Soon after halftime, Nico Otamendi, rattled by a cross from the Colombian left, committed an unnecessary penalty and Luis Muriel pulled one back. Argentina re-enforced the defence, switching to three centre-backs, but still they crumbled. With almost the last action of the game Juan Cuadrado crossed from the right, striker Miguel Borja climbed above Juan Foyth and sent a header through replacement keeper Agustin Marchesin. Argentina remain unbeaten -- they have not lost since the semifinal of the 2019 Copa -- but they are now a full six points behind Brazil.
They are, though, three points ahead of third-placed Ecuador, who missed a huge opportunity to gain ground with a surprise 2-1 defeat at home to Peru. Ecuador started off with two centre-forwards, and the system never worked. They pressed for much of the game, but were always vulnerable to the thrust and movement of Gianluca Lapadula. Italian-born and brought up but with a Peruvian mother, Lapadula has only recently thrown in his lot with Peru. But he looks to be the best thing to happen to the national team in a while. He set up both goals -- one for Christian Cueva and the other for Luis Advincula. The highly promising Gonzalo Plata pulled one back for Ecuador in stoppage time.

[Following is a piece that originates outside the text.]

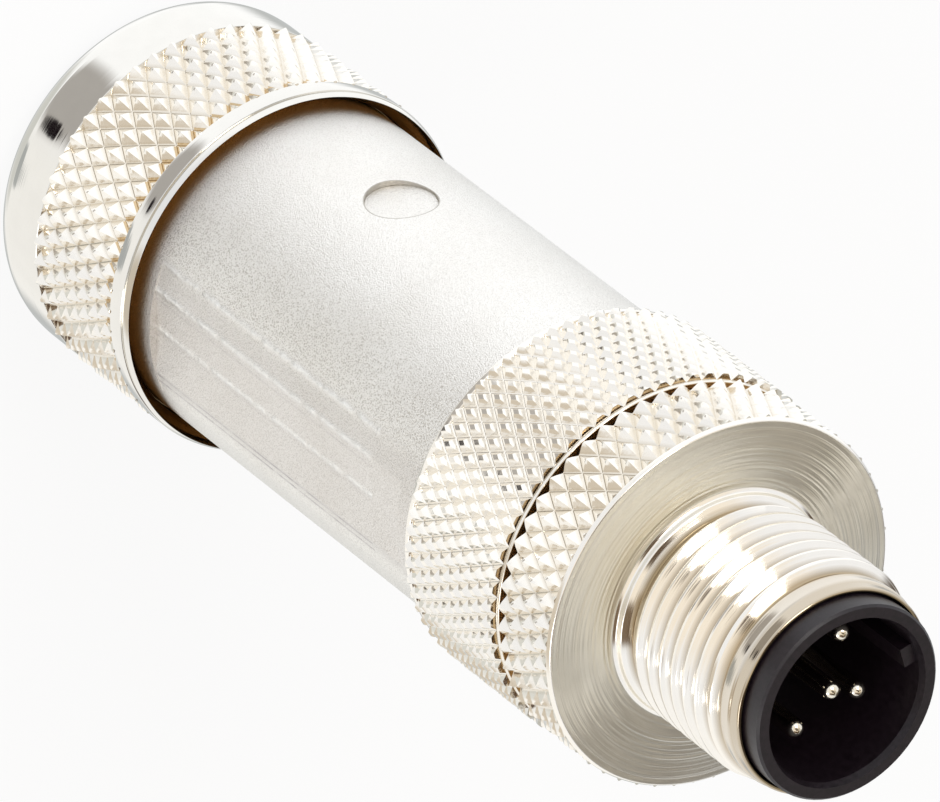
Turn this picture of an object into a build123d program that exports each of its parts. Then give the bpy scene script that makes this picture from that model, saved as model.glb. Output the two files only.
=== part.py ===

Both Peru and Ecuador will probably be relieved that the match between Venezuela and Uruguay ended goalless -- the third consecutive game that Uruguay have failed to find the net. And the round was completed with another draw. Chile missed the chance to leapfrog to fourth place after being held 1-1 at home to Bolivia. The only bright spark for Chile was a goal from midfielder Erick Pulgar -- the first time in the campaign that someone other than Arturo Vidal or Alexis Sanchez has scored for them. Bolivia secured a point with a late penalty from captain and centre-forward Marcelo Martins Moreno, who is single-handedly keeping them in contention for a place in Qatar.
For the moment, though, everyone can dream. There are 12 rounds still to play, and the bottom pair of Venezuela and Peru are only four points off the qualification places.